--- START ---

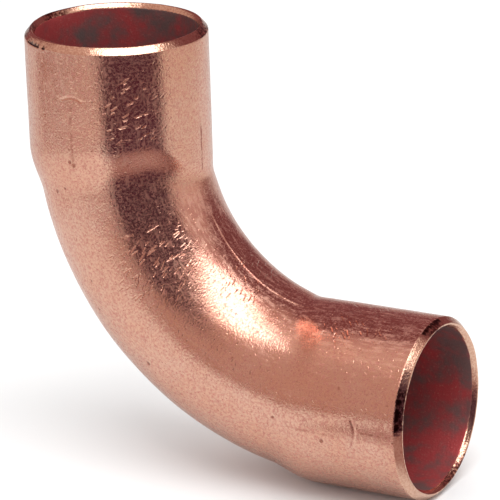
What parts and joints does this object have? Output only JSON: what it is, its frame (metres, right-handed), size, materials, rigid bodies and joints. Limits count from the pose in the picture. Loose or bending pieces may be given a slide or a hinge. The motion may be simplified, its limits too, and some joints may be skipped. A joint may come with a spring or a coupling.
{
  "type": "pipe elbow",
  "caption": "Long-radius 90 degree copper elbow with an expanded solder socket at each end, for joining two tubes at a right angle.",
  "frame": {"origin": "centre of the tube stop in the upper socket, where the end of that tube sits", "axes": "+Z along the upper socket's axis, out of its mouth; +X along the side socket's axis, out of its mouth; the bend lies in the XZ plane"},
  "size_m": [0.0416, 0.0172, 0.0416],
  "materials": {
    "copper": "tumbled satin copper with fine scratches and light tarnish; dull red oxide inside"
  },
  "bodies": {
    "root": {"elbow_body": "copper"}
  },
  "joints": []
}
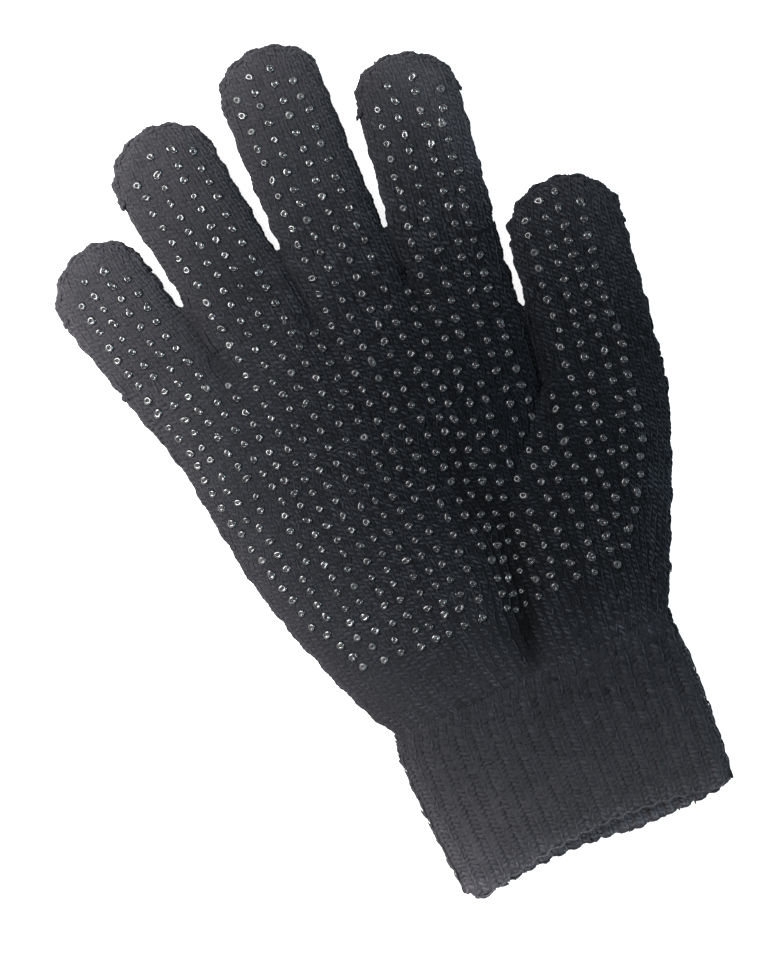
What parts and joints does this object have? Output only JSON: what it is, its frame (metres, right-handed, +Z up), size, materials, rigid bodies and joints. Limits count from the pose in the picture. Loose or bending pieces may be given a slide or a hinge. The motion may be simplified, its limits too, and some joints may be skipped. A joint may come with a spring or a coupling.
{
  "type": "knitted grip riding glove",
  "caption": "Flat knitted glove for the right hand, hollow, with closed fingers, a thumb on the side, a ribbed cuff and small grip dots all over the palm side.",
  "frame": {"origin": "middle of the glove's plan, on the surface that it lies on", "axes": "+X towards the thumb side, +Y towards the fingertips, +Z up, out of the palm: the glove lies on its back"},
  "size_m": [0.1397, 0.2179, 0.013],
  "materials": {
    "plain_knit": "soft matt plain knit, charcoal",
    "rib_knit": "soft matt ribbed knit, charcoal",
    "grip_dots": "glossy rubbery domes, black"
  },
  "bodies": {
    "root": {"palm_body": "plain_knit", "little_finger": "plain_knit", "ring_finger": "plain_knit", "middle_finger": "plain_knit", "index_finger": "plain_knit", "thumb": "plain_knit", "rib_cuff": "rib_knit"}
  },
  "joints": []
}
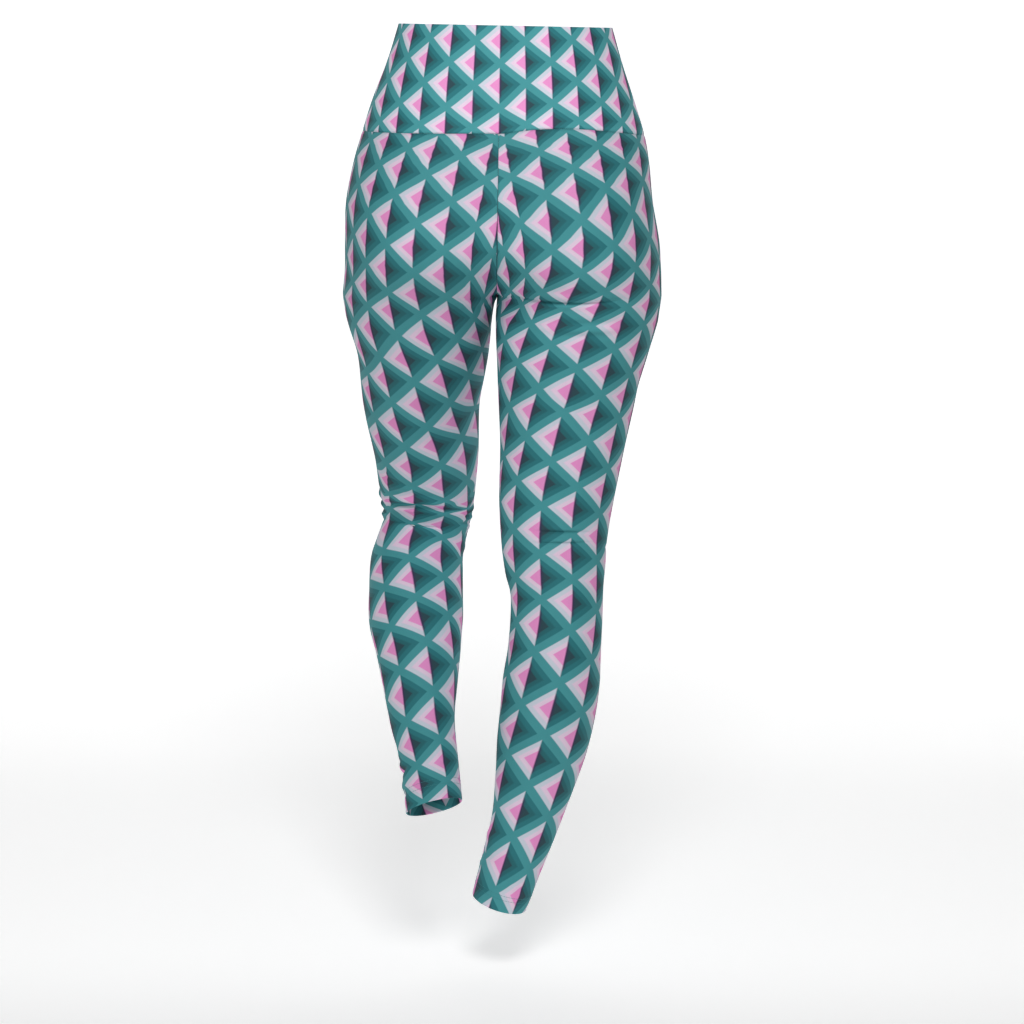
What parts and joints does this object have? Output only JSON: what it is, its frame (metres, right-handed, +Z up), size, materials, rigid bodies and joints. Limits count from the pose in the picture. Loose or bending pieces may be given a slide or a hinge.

--- END ---

*EXERCISE PROMPT:*
Return the whole listing exactly.

*EXERCISE RESPONSE:*
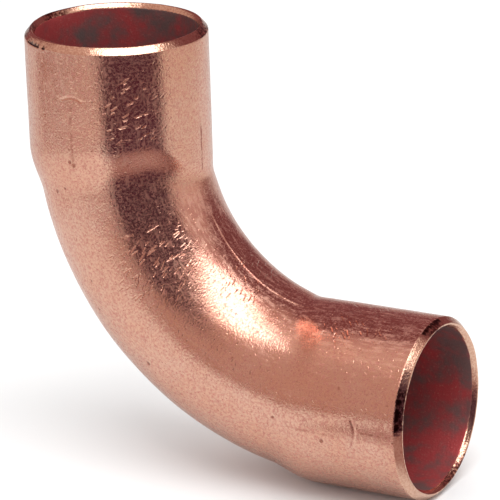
What parts and joints does this object have? Output only JSON: what it is, its frame (metres, right-handed), size, materials, rigid bodies and joints. Limits count from the pose in the picture. Loose or bending pieces may be given a slide or a hinge. The motion may be simplified, its limits too, and some joints may be skipped. A joint may come with a spring or a coupling.
{
  "type": "pipe elbow",
  "caption": "Long-radius 90 degree copper elbow with an expanded solder socket at each end, for joining two tubes at a right angle.",
  "frame": {"origin": "centre of the tube stop in the upper socket, where the end of that tube sits", "axes": "+Z along the upper socket's axis, out of its mouth; +X along the side socket's axis, out of its mouth; the bend lies in the XZ plane"},
  "size_m": [0.0416, 0.0172, 0.0416],
  "materials": {
    "copper": "tumbled satin copper with fine scratches and light tarnish; dull red oxide inside"
  },
  "bodies": {
    "root": {"elbow_body": "copper"}
  },
  "joints": []
}
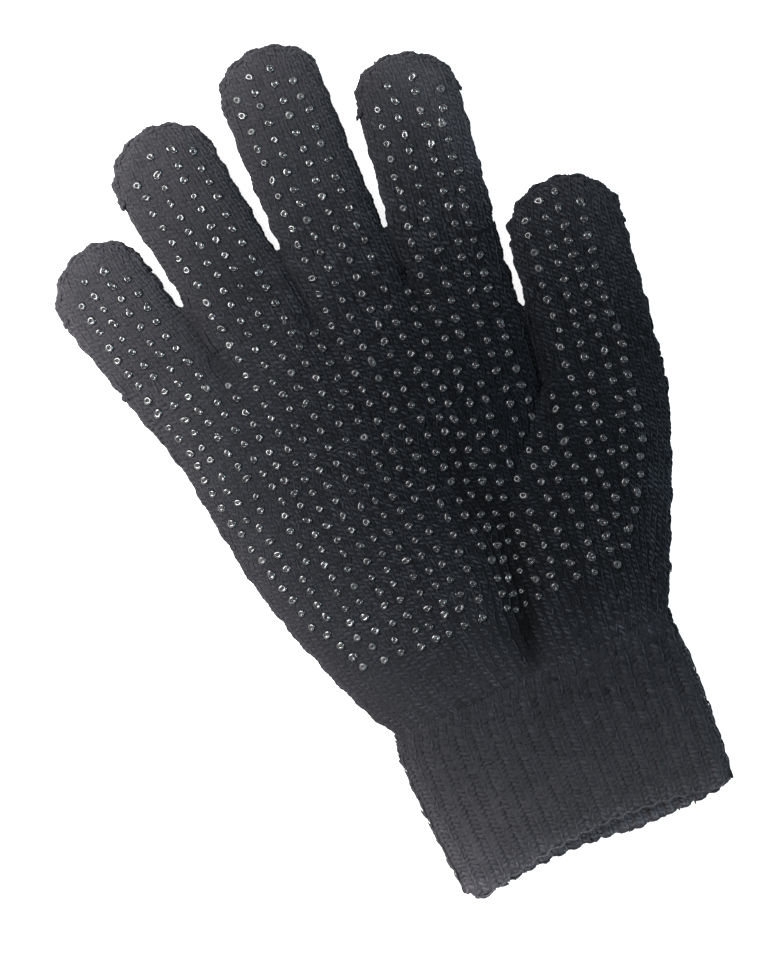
What parts and joints does this object have? Output only JSON: what it is, its frame (metres, right-handed, +Z up), size, materials, rigid bodies and joints. Limits count from the pose in the picture. Loose or bending pieces may be given a slide or a hinge. The motion may be simplified, its limits too, and some joints may be skipped. A joint may come with a spring or a coupling.
{
  "type": "knitted grip riding glove",
  "caption": "Flat knitted glove for the right hand, hollow, with closed fingers, a thumb on the side, a ribbed cuff and small grip dots all over the palm side.",
  "frame": {"origin": "middle of the glove's plan, on the surface that it lies on", "axes": "+X towards the thumb side, +Y towards the fingertips, +Z up, out of the palm: the glove lies on its back"},
  "size_m": [0.1397, 0.2179, 0.013],
  "materials": {
    "plain_knit": "soft matt plain knit, charcoal",
    "rib_knit": "soft matt ribbed knit, charcoal",
    "grip_dots": "glossy rubbery domes, black"
  },
  "bodies": {
    "root": {"palm_body": "plain_knit", "little_finger": "plain_knit", "ring_finger": "plain_knit", "middle_finger": "plain_knit", "index_finger": "plain_knit", "thumb": "plain_knit", "rib_cuff": "rib_knit"}
  },
  "joints": []
}
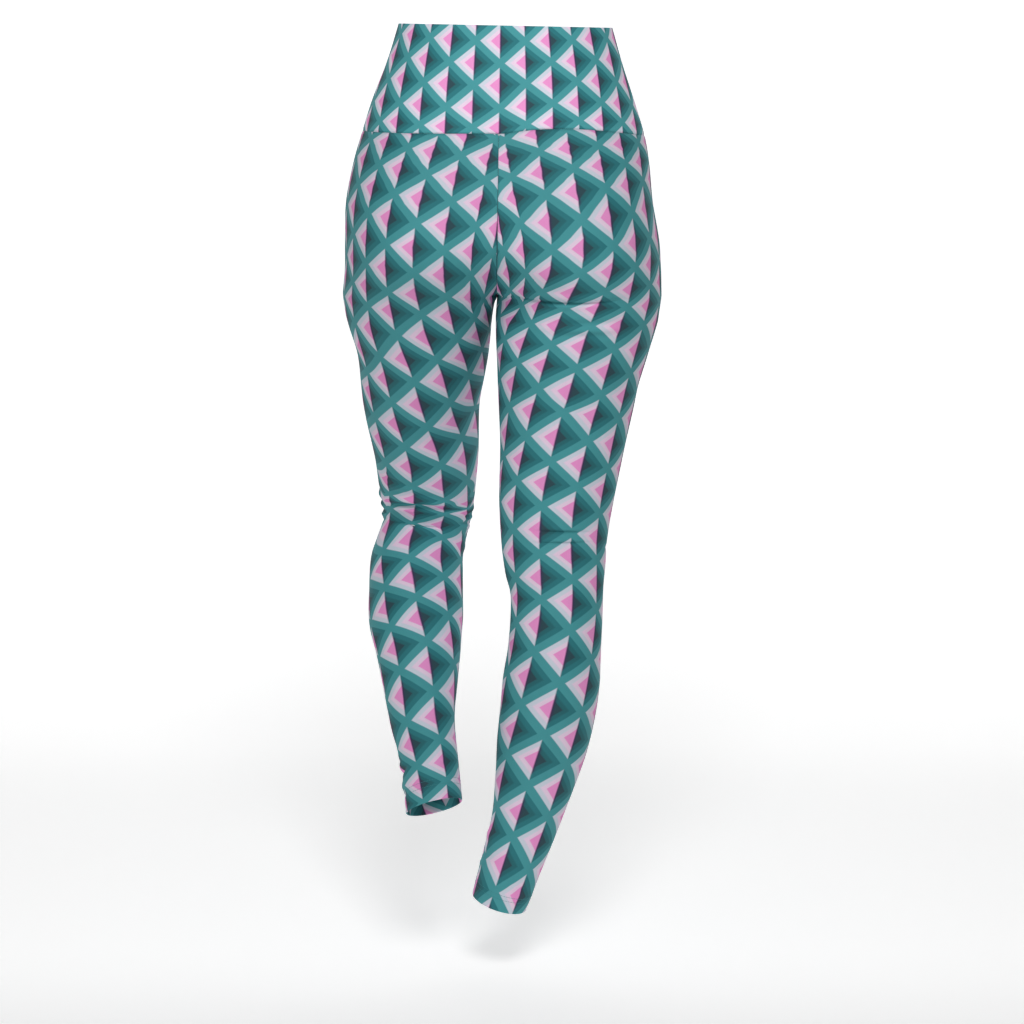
What parts and joints does this object have? Output only JSON: what it is, its frame (metres, right-handed, +Z up), size, materials, rigid bodies and joints. Limits count from the pose in the picture. Loose or bending pieces may be given a slide or a hinge.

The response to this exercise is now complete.